When Carr arrived at the City Paper, in 1996, it was widely regarded as a smug outlet that issued condescension and ridicule at the foibles of Marion Barry-era Washington. The fact that few black people worked at the paper furthered the perception that it was a Bantustan of white entitlement braying at the surrounding black majority. This wasn’t a unique state of affairs—none of the Washington, D.C., publications, including the Post, had levels of diversity commensurate with the city’s. Carr went about changing this, not as a part of a liberal uplift mission but out of a sincere commitment to finding writers who could help him tell a full spectrum of Washington stories. During his first year, he hired me, Neil Drumming, who is now a television critic at Salon, Holly Bass, a performance artist and playwright, and Ta-Nehisi Coates, and gave us a space to write, learn, and make mistakes. He was never self-congratulatory about this. There was never the sense that he saw us as his prize Negro finds, but he clearly understood the implications of what he’d done, because he saw how few other people were doing it.

Carr, who died last night at the age of fifty-eight, was a journalist from the ink-and-paper era who found a foothold in the digital environment. As a media reporter for the Times and a central figure in a 2011 documentary about the paper, “Page One,” he became a figure of note, a fittingly meta development for the age. Yet he never stopped being a newsman in the old mold: he didn’t develop a brand; he built a reputation. At the City Paper, he was the editor every young writer should hope to encounter: as harsh as he was forgiving, accessible, with an outlook that could be described as jaded idealism. He was allergic to euphemism and a believer that journalism was the art of curating minutiae. He also had one of the most valuable attributes a writer can claim—an ability to withhold personal judgment.

Maybe that openness was always part of his disposition, but if you read “The Night of the Gun,” his memoir about his harrowing years as a crack addict in Minnesota, you got the impression that his reluctance to judge others was a product of a hard-won understanding of human fallibility, beginning with his own. That world-weary outward expression was not an affect—if he hadn’t seen it all, he’d at least witnessed enough to issue some preliminary findings, and, from that vantage point, had accumulated a good deal of sympathy for others.

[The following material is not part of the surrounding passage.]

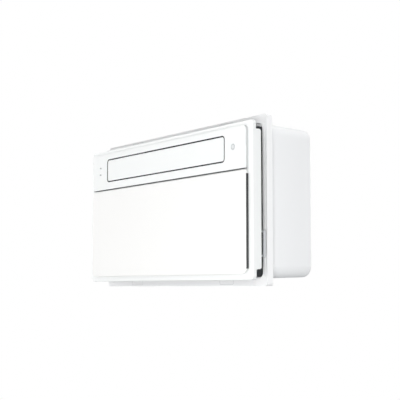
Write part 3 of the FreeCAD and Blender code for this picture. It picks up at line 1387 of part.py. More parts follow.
def compressor():
    body = doc.addObject("PartDesign::Body", "compressor_shell")
    bottom = basePanTop + d.grommetHeight
    foot = newSketch(body, "XY_Plane", bottom)
    circle(foot, 0, 0, d.compressorRadius)
    pad(body, foot, d.compressorHeight)
    top = bottom + d.compressorHeight
    roundEdges(body, d.compressorRadius * 0.35, lambda box: near(box.ZMin, box.ZMax) and box.XLength > 10)
    place(body, compressorX, compressorY, 0)
    feet = block(
        "feet_plate", (compressorX - 30, compressorY - 28, bottom - 2), (
            compressorX + 30, compressorY + 28, bottom
        )
    )
    spots = [
        (compressorX + x, compressorY + y) for x in mirrored(d.grommetSpreadX) for y in mirrored(d.grommetSpreadY)
    ]
    studHoles = [rod(f"feet_hole_{n}", "Z", (x, y, bottom - 5), 2.5, 10) for n, (x, y) in enumerate(spots)]
    footPlate = without("compressor_foot_plate", feet, studHoles)
    keep(joined("compressor_welded", [body, footPlate]), "compressor")
    rings = []
    for n, (x, y) in enumerate(spots):
        solid = rod(f"grommet_{n}_outer", "Z", (x, y, basePanTop), 6, d.grommetHeight - 2)
        hole = rod(f"grommet_{n}_inner", "Z", (x, y, basePanTop - 1), 2.5, 12)
        rings.append(without(f"grommet_{n}", solid, [hole]))
    keep(group("compressor_grommets", rings), "compressor_grommets")
    accumulatorBottom = bottom + 30
    vessel = doc.addObject("Part::Fillet", "accumulator_vessel")
    vessel.Base = rod(
        "accumulator_blank", "Z", (accumulatorX, compressorY, accumulatorBottom), d.accumulatorRadius, d.accumulatorHeight
    )
    doc.recompute()
    rims = [n for n, edge in enumerate(vessel.Base.Shape.Edges, 1) if edge.BoundBox.ZLength < 0.01]
    radius = d.accumulatorRadius.value * 0.6
    vessel.Edges = [(n, radius, radius) for n in rims]
    elbow = rod(
        "accumulator_elbow", "X", (compressorX + d.compressorRadius - 0.2, compressorY, accumulatorBottom + 12), 3,
        accumulatorX - compressorX - d.compressorRadius - 2,
    )
    keep(joined("accumulator", [vessel, elbow]), "accumulator")
    return top, accumulatorBottom + d.accumulatorHeight


def bentPipe(label, points, radius, bend):
    # A tube along straight runs joined by tangent arcs.
    vectors = [Vector(*[lift(value).value for value in point]) for point in points]
    edges, start = [], vectors[0]
    for before, corner, after in zip(vectors, vectors[1:], vectors[2:]):
        entering, leaving = (corner - before).normalize(), (after - corner).normalize()
        size = min(bend, 0.45 * (corner - before).Length, 0.45 * (after - corner).Length)
        first, last = corner - entering * size, corner + leaving * size
        middle = corner - (entering - leaving).normalize() * size * (2 ** 0.5 - 1)
        edges.append(Part.LineSegment(start, first).toShape())
        edges.append(Part.Arc(first, middle, last).toShape())
        start = last
    edges.append(Part.LineSegment(start, vectors[-1]).toShape())
    along = (vectors[1] - vectors[0]).normalize()
    profile = Part.Wire(Part.makeCircle(radius, vectors[0], along))
    feature = doc.addObject("Part::Feature", label)
    feature.Shape = Part.Wire(edges).makePipeShell([profile], True, False)
    return keep(feature, label)


def refrigerantPipes(compressorTop, accumulatorTop):
    bend = d.pipeBend.value
    condenserPitch = (condenserTop - condenserBottom) / d.condenserRows
    condenserEnd = condenserRight + 1 + 4
    highRow, lowRow = condenserTop - condenserPitch / 2, condenserBottom + condenserPitch / 2
    bentPipe("discharge_pipe", [
        (compressorX, compressorY, compressorTop), (compressorX, compressorY, highRow),
        (condenserEnd + 14, compressorY, highRow), (condenserEnd + 14, condenserY, highRow),
        (condenserEnd, condenserY, highRow),
    ], d.pipeRadius.value, bend)
    evaporatorEnd = evaporatorX + 3 + evaporatorReach
    bentPipe("suction_pipe", [
        (evaporatorEnd, evaporatorY, suctionZ), (accumulatorX, evaporatorY, suctionZ),
        (accumulatorX, compressorY, suctionZ), (accumulatorX, compressorY, accumulatorTop),
    ], d.pipeRadius.value, bend)
    behindFoam = outdoorFront + d.liquidPipeRadius
    bentPipe("liquid_pipe", [
        (condenserEnd, condenserY, lowRow), (condenserEnd + 12, condenserY, lowRow),
        (condenserEnd + 12, behindFoam, lowRow), (condenserEnd + 12, behindFoam, liquidZ - 14),
        (liquidX - 20, behindFoam, liquidZ - 14), (liquidX - 20, behindFoam, liquidZ + 14),
        (liquidX, behindFoam, liquidZ + 14), (liquidX, behindFoam, liquidZ),
        (liquidX, evaporatorY, liquidZ), (evaporatorEnd, evaporatorY, liquidZ),
    ], d.liquidPipeRadius.value, bend)


def basePan():
    x, low = caseHalfWidth - d.caseCorner - 4, basePanTop - d.basePanThickness
    front, back = outdoorFront + 1, caseRearInner - d.caseRearRound
    outer = block("base_outer", (-x, front, low), (x, back, basePanTop + 5))
    wall = d.basePanThickness
    inner = block(
        "base_inner", (wall - x, front + wall, basePanTop), (x - wall, back - wall, basePanTop + 9)
    )
    # Feet under the sheet reach down to the case's sloping floor.
    footFront, footDepth = front + 8, 12
    floor = d.caseWall - caseHalfHeight + (footFront + footDepth - caseFront) * tangent(d.caseDraft)
    feet = [
        block(
            f"base_foot_{n}", (footX - 8, footFront, floor + d.seatGap),
            (footX + 8, footFront + footDepth, low + 0.5)
        )
        for n, footX in enumerate((-x + 30, lift(0), x - 30))
    ]
    keep(joined("base_pan", [without("base_tray", outer, [inner])] + feet), "base_pan")


def controls():
    x0, x1 = -housingHalfWidth + d.housingWall + d.seatGap, -ductOuter - 8
    y0, y1 = lift(-4), housingBackInner - d.seatGap
    z0, z1 = rotorZ - 36, housingTop - d.housingWall - d.seatGap
    outer = block("box_outer", (x0, y0, z0), (x1, y1, z1))
    inner = block("box_inner", (x0 + 2, y0 - 1, z0 + 2), (x1 - 2, y1 - 2, z1 - 2))
    keep(without("control_box", outer, [inner]), "control_box")
    board = block("board_sheet", (x0 + 2, y1 - 6, z0 + 3), (x1 - 2, y1 - 6 + d.boardThickness, z1 - 3))
    parts = [
        rod("board_capacitor", "Y", (x0 + 10, y0 + 14, z0 + 14), 5, y1 - y0 - 19.5),
        block("board_relay", (x0 + 18, y1 - 20, z0 + 8), (x0 + 28, y1 - 5.5, z0 + 24)),
        block("board_chip", (x0 + 6, y1 - 9, z0 + 40), (x0 + 24, y1 - 5.5, z0 + 58)),
        block("board_post", (x0 + 12, y1 - 5.5, z0 + 30), (x0 + 16, y1 - 2, z0 + 34)),
    ]
    keep(joined("control_board", [board] + parts), "control_board")


mountingFlange()
screwCovers()
rearCase()
caseGasket()
condenserGrille()
fanGuard()
cableGland()
frontBezel()
bezelScrews()
intakeGrille()
intakePlenum()
upperPanel()
statusLight()
receiverWindow()
indicatorLenses()
displayBoard()
intakePanel()
hingeBrackets()
hingePins()
outletFlap()
flapMotor()
ductEnd("duct_end_left", -1)
ductEnd("duct_end_right", 1)
blowerScroll()
outletFloor()
for number, x in enumerate(vanePlaces, start=1):
    swingVane(number, x)
linkBar()
swingMotor()
crossflowRotor()
rotorShafts()
rotorBearing()
blowerMotor()
airFilter()
evaporator()
drainPan()
indoorHousing()
insulationSheet()
condenser()
axialFan()
outdoorFanMotor()
fanShroud()
refrigerantPipes(*compressor())
basePan()
controls()

doc.recompute()
for item in doc.Objects:
    if "Invalid" in item.State or "Error" in item.State:
        raise RuntimeError(f"{item.Label} failed to build: {item.State}")
for label, feature in pieces:
    if feature.Shape.isNull() or not feature.Shape.isValid():
        raise RuntimeError(f"{label} has no valid shape")

os.makedirs("parts", exist_ok=True)
for label, feature in pieces:
    feature.Shape.exportStep(f"parts/{label}.step")
print(f"{len(pieces)} pieces written")
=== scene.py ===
import json
import math
import bpy
import bmesh
from mathutils import Matrix, Vector


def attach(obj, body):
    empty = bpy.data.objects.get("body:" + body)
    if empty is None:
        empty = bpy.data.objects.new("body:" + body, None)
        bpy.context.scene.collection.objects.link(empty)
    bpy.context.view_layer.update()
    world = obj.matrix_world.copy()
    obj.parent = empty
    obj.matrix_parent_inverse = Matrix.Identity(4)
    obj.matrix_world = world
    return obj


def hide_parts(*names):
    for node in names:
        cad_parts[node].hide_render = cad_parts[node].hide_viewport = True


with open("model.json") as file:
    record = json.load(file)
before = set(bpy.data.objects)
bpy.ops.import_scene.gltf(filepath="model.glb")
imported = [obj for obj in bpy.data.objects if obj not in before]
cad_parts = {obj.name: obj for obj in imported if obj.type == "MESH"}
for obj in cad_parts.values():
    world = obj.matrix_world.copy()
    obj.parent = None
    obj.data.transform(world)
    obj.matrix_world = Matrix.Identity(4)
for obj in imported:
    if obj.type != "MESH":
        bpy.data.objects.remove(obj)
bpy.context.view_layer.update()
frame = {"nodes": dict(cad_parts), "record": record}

scene = bpy.context.scene
nodes = frame["nodes"]


def makeCamera():
    values = {
        "place": (1.932, -1.319, -0.18325), "aim": (0.084, -0.015, 0.01495), "lens": 90, "sensor": 36,
        "nearest": 0.05, "farthest": 100,
    }
    data = bpy.data.cameras.new("studioCamera")
    data.lens, data.sensor_width = values["lens"], values["sensor"]
    data.clip_start, data.clip_end = values["nearest"], values["farthest"]
    camera = bpy.data.objects.new("studioCamera", data)
    camera.location = values["place"]
    view = Vector(values["aim"]) - Vector(values["place"])
    camera.rotation_euler = view.to_track_quat("-Z", "Y").to_euler()
    scene.collection.objects.link(camera)
    scene.camera = camera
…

What made him more than simply a humbled former user, however, was the fact that he didn’t confuse his unwillingness to judge with an absence of standards. During one early editorial meeting at the City Paper, Carr walked in, sat down, and matter of factly explained that we’d embarrassed ourselves with the previous issue. He pointed to our exact failings and demanded explanations—very specific explanations—for how we planned to avoid embarrassing ourselves in the future. I started at the paper very much afflicted with the insufferable omniscience of many twenty-something writers. I came out of one of Carr’s legendarily scalding critiques, of a story in which I’d gotten facts wrong, wanting to pack my byline into a lead-lined case and slip out the back door. But a few days later he was offering helpful suggestions for my next story. With him, this truth was implicit: writing is a craft, none of us is beyond making mistakes, and certainly none of us is above being called on it.

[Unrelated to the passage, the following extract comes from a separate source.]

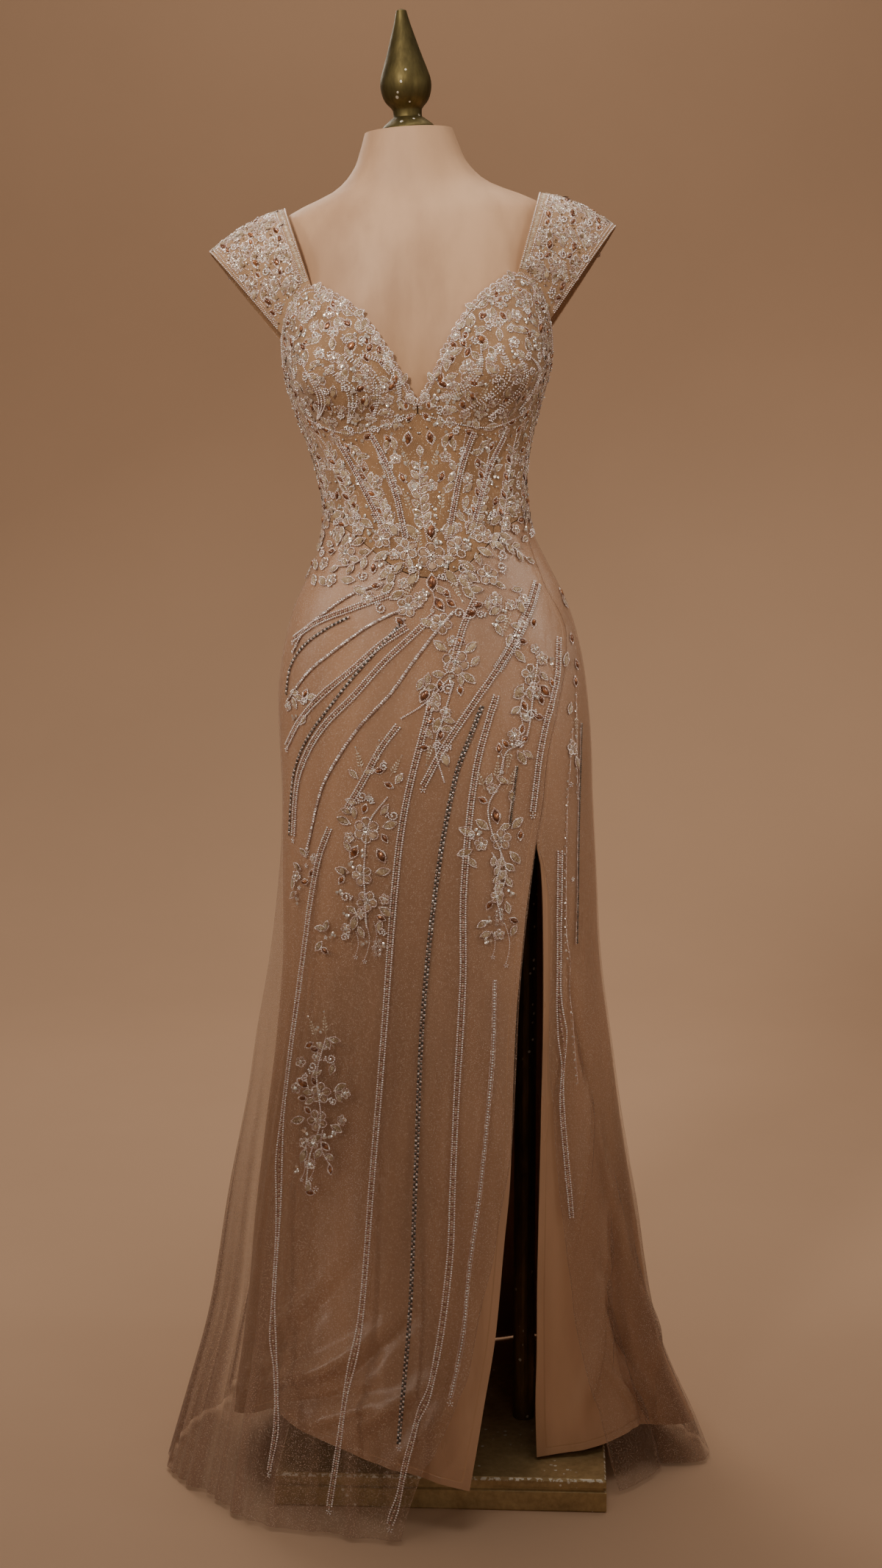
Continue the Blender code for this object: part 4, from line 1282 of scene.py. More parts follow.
def flower(size: float, petals: int = 5) -> Motif:
    """A flower of round outlined petals about a sequin heart."""
    motif = Motif()
    foot, long, wide = size * 0.1, size * 0.38, size * 0.36
    round_it = np.linspace(0, 2 * math.pi, 15)
    ring = [(wide / 2 * math.sin(turn), foot + long / 2 * (1 - math.cos(turn))) for turn in round_it]
    petal = Motif().put(Kind.BLADE, 0, foot + long * 0.5, 0, wide * 0.85, long * 0.85, 0.1)
    petal.chain(Kind.STITCH, [(0, size * 0.12), (0, foot + long * 0.75)], 2.4, 1.0, 2.6, 0.8)
    petal.chain(Kind.SEED, ring, 1.8, 2.0)
    for number in range(petals):
        motif.join(petal, 0, 0, 360.0 * number / petals)
    for number in range(3):
        x, y = size * 0.07 * math.cos(number * 2.1), size * 0.07 * math.sin(number * 2.1)
        motif.put(Kind.SEQUIN, x, y, 40 * number, 3.2, None, 0.7 + 0.3 * number)
    return motif


def marquise(length: float = 12.0, width: float = 7.2) -> Motif:
    """A long copper sequin in a ring of beads."""
    motif = Motif().put(Kind.STONE, 0, length * 0.5, 0, width * 0.76, length * 0.84, 0.3)
    return motif.chain(Kind.SEED, lens_line(width, length, 10), 1.8, 1.8)


def coins() -> Motif:
    """A few round sequins side by side."""
    motif, random = Motif(), np.random.default_rng(5)
    for number in range(4):
        x, y = random.uniform(-3.4, 3.4, 2)
        motif.put(Kind.SEQUIN, float(x), float(y), 25 * number, 3.8, None, 0.4 + 0.3 * number)
    return motif


def sprig(length: float, pairs: int) -> Motif:
    """A thread stem with small stitched leaves and a bead at its tip."""
    motif = Motif().chain(Kind.STITCH, [(0, 0), (0.5, length * 0.5), (0, length)], 2.0, 0.7, 2.3, 0.1)
    for number in range(pairs):
        rise = length * (0.22 + 0.66 * number / pairs)
        reach = 4.6 - 0.6 * number
        for side in (-1, 1):
            motif.put(Kind.STITCH, side * reach * 0.48, rise + reach * 0.42, -side * 48, 1.9, reach, 0.2)
    return motif.put(Kind.SEQUIN, 0, length + 1.5, 0, 2.4, None, 0.2)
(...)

He stood out for other reasons. Unlike the Washington journalists, who all but wore cufflinks inscribed with their I.Q.s, Carr never needed people to think that he was the smartest guy in the room. He could be self-deprecatingly funny. He was substantially bigger then than he was in later years, and he occasionally left the office on his bicycle, calling himself “the fat guy on the bike.”

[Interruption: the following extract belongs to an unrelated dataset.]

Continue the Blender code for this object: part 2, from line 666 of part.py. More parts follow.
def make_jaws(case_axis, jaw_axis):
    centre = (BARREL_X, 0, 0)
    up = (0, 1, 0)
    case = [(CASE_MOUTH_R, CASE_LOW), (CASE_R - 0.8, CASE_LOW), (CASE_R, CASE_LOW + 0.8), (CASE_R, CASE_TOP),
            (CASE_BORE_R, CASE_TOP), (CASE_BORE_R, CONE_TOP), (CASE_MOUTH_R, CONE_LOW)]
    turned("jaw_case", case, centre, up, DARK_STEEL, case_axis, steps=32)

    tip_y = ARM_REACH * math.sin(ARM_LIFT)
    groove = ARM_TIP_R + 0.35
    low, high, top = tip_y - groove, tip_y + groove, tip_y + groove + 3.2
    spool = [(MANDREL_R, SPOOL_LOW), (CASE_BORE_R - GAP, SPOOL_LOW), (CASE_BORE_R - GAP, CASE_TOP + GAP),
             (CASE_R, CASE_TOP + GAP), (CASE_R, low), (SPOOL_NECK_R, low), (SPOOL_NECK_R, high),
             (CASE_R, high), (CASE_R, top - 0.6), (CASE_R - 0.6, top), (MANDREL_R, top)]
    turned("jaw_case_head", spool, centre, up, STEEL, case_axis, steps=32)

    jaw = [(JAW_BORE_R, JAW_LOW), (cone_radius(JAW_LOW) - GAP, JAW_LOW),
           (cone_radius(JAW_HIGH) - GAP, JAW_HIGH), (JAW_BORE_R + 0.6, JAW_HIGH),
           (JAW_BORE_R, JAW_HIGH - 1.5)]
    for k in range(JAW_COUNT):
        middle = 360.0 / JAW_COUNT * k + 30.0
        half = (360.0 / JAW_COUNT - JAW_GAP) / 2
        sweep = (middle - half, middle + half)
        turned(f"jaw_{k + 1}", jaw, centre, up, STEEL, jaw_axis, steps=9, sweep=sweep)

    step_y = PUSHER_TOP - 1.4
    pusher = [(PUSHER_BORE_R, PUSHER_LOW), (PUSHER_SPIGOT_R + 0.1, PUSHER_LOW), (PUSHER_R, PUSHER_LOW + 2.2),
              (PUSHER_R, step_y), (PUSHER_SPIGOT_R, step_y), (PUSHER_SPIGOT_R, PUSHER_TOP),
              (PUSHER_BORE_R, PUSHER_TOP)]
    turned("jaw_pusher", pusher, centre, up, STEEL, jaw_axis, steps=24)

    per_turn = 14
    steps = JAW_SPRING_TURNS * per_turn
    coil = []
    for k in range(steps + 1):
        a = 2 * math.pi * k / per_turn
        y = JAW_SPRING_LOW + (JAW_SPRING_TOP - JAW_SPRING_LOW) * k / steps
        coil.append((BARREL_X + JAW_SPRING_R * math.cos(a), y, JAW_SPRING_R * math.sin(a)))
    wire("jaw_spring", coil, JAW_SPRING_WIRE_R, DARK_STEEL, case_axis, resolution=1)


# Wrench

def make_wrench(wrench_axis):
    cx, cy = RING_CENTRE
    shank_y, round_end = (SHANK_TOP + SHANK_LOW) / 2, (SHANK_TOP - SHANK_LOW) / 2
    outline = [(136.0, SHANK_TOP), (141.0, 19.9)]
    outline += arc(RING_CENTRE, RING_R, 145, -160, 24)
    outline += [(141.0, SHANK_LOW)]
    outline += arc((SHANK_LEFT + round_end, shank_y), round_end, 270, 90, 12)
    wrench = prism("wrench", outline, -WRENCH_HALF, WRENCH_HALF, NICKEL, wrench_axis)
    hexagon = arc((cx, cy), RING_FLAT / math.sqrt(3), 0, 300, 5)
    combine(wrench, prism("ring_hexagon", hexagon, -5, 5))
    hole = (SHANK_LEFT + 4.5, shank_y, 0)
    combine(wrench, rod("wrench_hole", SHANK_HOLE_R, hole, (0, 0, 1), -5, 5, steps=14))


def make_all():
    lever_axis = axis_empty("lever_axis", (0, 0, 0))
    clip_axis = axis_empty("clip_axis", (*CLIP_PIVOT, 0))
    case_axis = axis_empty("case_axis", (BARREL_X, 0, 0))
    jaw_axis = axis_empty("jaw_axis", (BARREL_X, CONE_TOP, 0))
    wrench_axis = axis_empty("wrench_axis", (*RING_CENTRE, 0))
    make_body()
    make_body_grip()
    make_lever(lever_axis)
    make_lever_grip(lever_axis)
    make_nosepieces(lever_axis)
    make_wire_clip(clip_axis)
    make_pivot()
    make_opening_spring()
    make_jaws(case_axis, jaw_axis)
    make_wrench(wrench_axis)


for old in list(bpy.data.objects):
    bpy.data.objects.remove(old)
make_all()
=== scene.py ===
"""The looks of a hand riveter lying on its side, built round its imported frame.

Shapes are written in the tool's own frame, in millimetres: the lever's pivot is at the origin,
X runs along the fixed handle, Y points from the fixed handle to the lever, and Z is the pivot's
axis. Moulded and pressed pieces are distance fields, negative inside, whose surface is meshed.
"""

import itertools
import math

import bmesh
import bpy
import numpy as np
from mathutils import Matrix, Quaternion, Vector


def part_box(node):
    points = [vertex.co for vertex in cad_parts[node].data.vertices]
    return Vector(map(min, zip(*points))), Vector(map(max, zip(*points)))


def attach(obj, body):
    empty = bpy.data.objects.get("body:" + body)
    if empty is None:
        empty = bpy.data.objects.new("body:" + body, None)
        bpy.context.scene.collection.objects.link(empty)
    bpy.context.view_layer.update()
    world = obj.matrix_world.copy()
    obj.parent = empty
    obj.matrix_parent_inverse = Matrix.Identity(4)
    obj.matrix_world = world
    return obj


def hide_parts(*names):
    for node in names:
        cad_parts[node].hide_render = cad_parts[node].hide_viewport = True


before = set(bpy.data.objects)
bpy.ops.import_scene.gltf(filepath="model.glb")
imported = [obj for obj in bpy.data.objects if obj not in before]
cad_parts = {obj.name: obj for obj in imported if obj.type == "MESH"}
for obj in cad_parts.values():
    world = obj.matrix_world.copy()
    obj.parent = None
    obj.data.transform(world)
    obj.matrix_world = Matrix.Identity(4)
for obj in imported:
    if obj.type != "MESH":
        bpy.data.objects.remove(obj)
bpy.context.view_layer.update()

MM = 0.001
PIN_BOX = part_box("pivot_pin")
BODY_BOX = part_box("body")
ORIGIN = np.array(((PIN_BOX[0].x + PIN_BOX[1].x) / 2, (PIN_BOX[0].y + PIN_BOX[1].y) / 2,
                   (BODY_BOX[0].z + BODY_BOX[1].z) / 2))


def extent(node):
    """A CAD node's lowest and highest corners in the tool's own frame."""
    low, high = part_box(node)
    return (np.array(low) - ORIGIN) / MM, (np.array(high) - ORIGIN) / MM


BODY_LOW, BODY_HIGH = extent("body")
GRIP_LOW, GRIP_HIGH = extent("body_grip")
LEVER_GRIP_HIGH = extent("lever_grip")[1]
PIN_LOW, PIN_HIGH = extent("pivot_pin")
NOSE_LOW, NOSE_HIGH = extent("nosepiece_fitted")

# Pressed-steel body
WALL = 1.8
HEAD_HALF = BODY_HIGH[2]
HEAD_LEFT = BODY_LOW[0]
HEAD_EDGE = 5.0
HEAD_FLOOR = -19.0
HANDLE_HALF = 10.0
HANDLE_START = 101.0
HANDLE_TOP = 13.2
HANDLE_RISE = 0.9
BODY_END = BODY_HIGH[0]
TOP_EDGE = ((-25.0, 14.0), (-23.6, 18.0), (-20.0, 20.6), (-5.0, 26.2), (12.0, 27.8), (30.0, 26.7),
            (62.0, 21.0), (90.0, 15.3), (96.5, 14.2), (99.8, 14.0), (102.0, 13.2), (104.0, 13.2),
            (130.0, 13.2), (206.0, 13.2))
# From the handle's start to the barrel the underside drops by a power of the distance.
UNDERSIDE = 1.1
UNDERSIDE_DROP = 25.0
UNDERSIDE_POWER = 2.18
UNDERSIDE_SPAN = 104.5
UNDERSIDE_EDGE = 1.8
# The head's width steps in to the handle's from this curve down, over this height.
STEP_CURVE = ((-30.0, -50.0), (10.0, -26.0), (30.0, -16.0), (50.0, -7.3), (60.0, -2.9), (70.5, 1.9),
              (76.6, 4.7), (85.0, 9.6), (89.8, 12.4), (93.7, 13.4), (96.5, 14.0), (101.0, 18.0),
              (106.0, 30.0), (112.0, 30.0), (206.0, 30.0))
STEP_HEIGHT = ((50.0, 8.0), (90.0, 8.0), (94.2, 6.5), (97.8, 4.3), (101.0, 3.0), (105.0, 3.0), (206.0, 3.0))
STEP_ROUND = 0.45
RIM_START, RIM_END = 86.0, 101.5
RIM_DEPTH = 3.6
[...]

The recognition he achieved at the Times didn’t diminish his capacity for clear-eyed critique of himself or others. When more than a dozen new allegations of sexual assault were launched at Bill Cosby, Carr took himself to task in print for not having paid more attention to the earlier claims in a profile he’d written. Much has been made of the unyielding honesty of his memoir, but few recall that he published that journalistic investigation of his own life at a point when autobiography was increasingly indistinguishable from fiction. His pursuit of veracity not only spoke to his own character but implicitly damned the work that had fallen far short of that standard. I only once saw him refer in print to his success at bringing more diversity to the City Paper masthead, and that was in an article in which he cautioned the industry against doing away with internship programs. He wrote:

Unfortunately, creating meaningful internships and funding them seems like a low priority for an industry that is in a knife fight to survive. But if magazines are going to be anything other than gossamer artifacts of declining interest, the people who run them might want to rethink how they employ their interns. Bringing on young people from all kinds of backgrounds is less a moral nicety than a business imperative.
This is classic Carr—the uncommon phrasing “gossamer artifacts of declining interest” used to relay an unsentimental truth. Just a few days ago, he broke with the hosannas that accompanied the news of Jon Stewart’s departure from The Daily Show to offer his opinion that the show had been fraying around the edges for years. Many shared this thought, but it took Carr to write it, with none of the hostility or recrimination that so often accompanies unpleasant truths.

After leaving the City Paper, I didn’t maintain close contact with Carr, but when I’d written myself into a corner or found myself intimidated by an assignment, I frequently fell back upon what I’d learned from him. In one of his more notable generosities back in Washington, he purchased copies of Joseph Mitchell’s “Up in the Old Hotel” for the entire staff. He signed mine, “To Jelani, This will show you the way.” Not quite. That was a distinction that belonged largely to him.